For some odd reason, the most common means to get there if you are not using private means  is to use those ‘personal’  yet public cars such as the  Toyota  Wish and  Corolla. It is rare to find any  matatu or bus plying that route, unless it is from the direct Kampala route.

So, we boarded a seemingly new Toyota Wish wagon, of the so called latest UBM number plate series.

It was too comfortable that  I told my friend Apophia to make herself comfortable in the front seat.

Also, probably to enjoy the clouds of dust and a bumpy road that lay a few kilometres ahead. But, one of the operators advised against it. 

“If you seat in front, be  prepared to ride uncomfortably because that seat carries three passengers plus the driver,” he warned. 

I thought he was joking until departure time.

The  bumpy  ride
After a lengthy wait, the seven-seater vehicle was packed with 13 of us!

True to the operator’s word, the front seat, actually had four people. It was my first time to see the driver partly carrying someone on the lap  while driving at breakneck speed.

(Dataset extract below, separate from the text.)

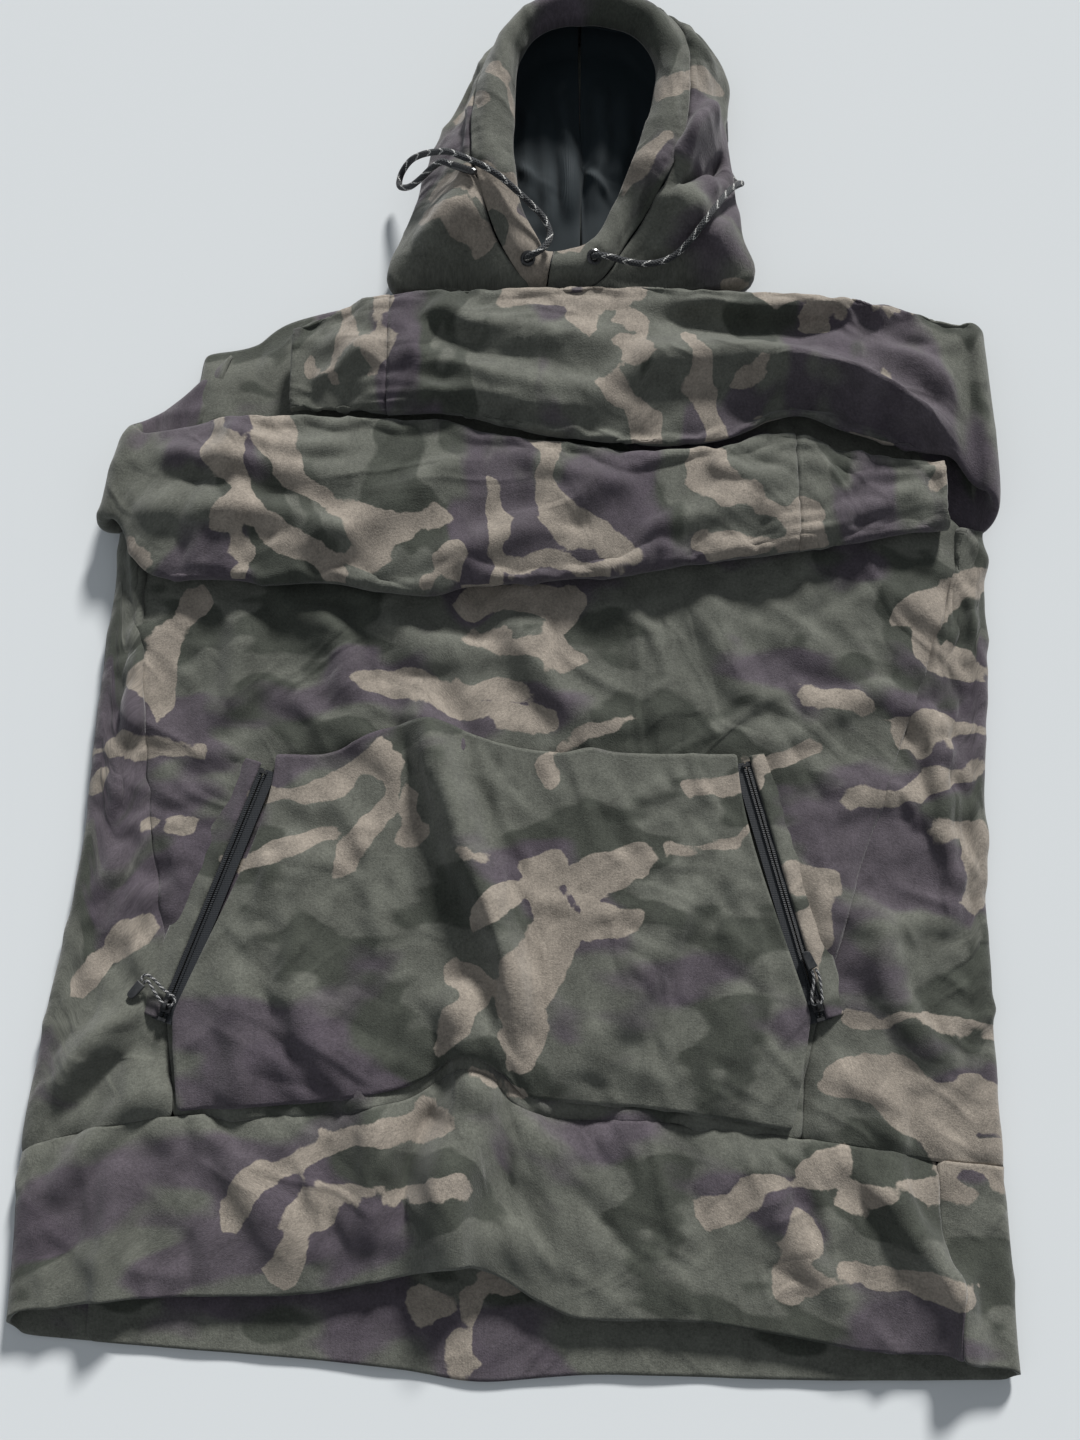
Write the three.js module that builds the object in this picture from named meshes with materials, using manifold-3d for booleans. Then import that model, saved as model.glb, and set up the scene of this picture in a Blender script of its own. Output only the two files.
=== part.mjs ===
// A hooded pullover sweatshirt laid on its back with both sleeves folded across the chest.
// Millimetres, +Z up. The hem is at -Y and the hood at +Y. Left and right are the wearer's,
// so the left sleeve starts on the +X side. Z = 0 is the surface that the garment lies on.
import * as THREE from "three";
import { mergeVertices } from "three/addons/utils/BufferGeometryUtils.js";
import Module from "manifold-3d";

const wasm = await Module();
wasm.setup();

// Driving dimensions
const FLEECE = 2.4; // brushed sweatshirt fleece
const JERSEY = 1.2; // hood lining
const SEAM_GAP = 0.6; // between two panels that meet at a seam
const BACK_Z = FLEECE / 2; // middle of the cloth that lies on the surface
const FRONT_Z = 13.8; // middle of the cloth on top of the body
const POCKET_Z = 19.6; // middle of the pouch pocket's cloth
const FOLD_R = (FRONT_Z - BACK_Z) / 2; // radius of the body's side folds
const HEM_TOP = -351; // where the back waistband starts
const ARMPIT_Y = 60;
const UNDER_WRAP = 62; // how far a side panel runs under the body at the waist
const CUFF_GAP = 0.8;
const ARMHOLE_GAP = 3.4; // a sleeve head's ring is square, so it keeps further off than a seam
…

There were the rest of us in the back two rows, plus the luggage in the boot and on the roofrack.

I could literally imagine the car veering off the road and I hang but in prayer. Did I mention I observed the driver take sharp turns at a speed of about 120 Kmph? Well, there you have it.

In no time we were at the refugee camp ready to execute our mandate.

The people there were peaceful, communal and friendly. 

As a Kenyan, I had my fair share of the Kiswahili language while my friend looked on. It was predominantly Congolese’ space and we communicated, regardless. 

Our search for sources was quite effortless. I remember the next day while we were walking by a police post, we found a couple that had fought almost to death in company of  their family members to the police post. We asked how we could help. They each narrated their story in the long run.

It is unfortunate that gender-based violence(GBV) scenes are quite common in the camp, but on interacting with some of the officials, we learnt that most of the perpetrators tend to suffer mental health issues, probably due to the war they experienced in the past among other things.

So anyway, my teammate had an emergency and had to travel back to the city on the evening of that second day.

I stayed an extra day just to ensure we had everything we needed.

Last day
On my last day at the camp, I went to buy some breakfast, some big hot mandazis near our hosts’ place.

On my way back, I noticed a boutique with some jackets that I loved. On entering to check, I felt my kavera of mandazis being pulled downwards. 

I looked over my shoulder , then down, my eyes met with a young man’s. I later learnt  that he had a mental problem. I quickly tore one side of the kavera and handed over one mandazi to the boy with a smile. He returned the smile generously, and all was going on well, until he gobbled the hot  snack together with the kavera. The care taker was in time to separate the two.

We had a chat with the caretaker who doubled as the shop attendant. After my fitting session, none of the jackets was my size.

Back to Kampala
Later that afternoon, I set off for Kampala. I boarded a  rickety Toyota Corolla where the driver packed us like cabbages.  With a  number plate almost falling off, while the exhaust pipe produced fumes worse than an old diesel truck.

In no time, we had our first very much anticipated stop to cool the engine, in the middle of nowhere. It seemed the man knew his car, so he was prepared. I also later learnt he had special mechanical skills.

We made several other stops, but the last one caught my attention. It was the police. I saw the man fold a Shs50,000 note, which he cunningly handed over to the policewoman, but he still earned himself a ticket! He frowned as as he got back.

Kyangwali to Hoima, a journey that could have taken us an hour and a half took us almost four strong hours. I eventually boarded the Link bus and, I was back in Kampala by midnight. 

The winner...
The front seat, actually had four people. It was my first time to see the driver partly carrying someone on the lap  while driving at breakneck speed.

There were the rest of us in the back two rows, plus the luggage in the boot and on the roofrack.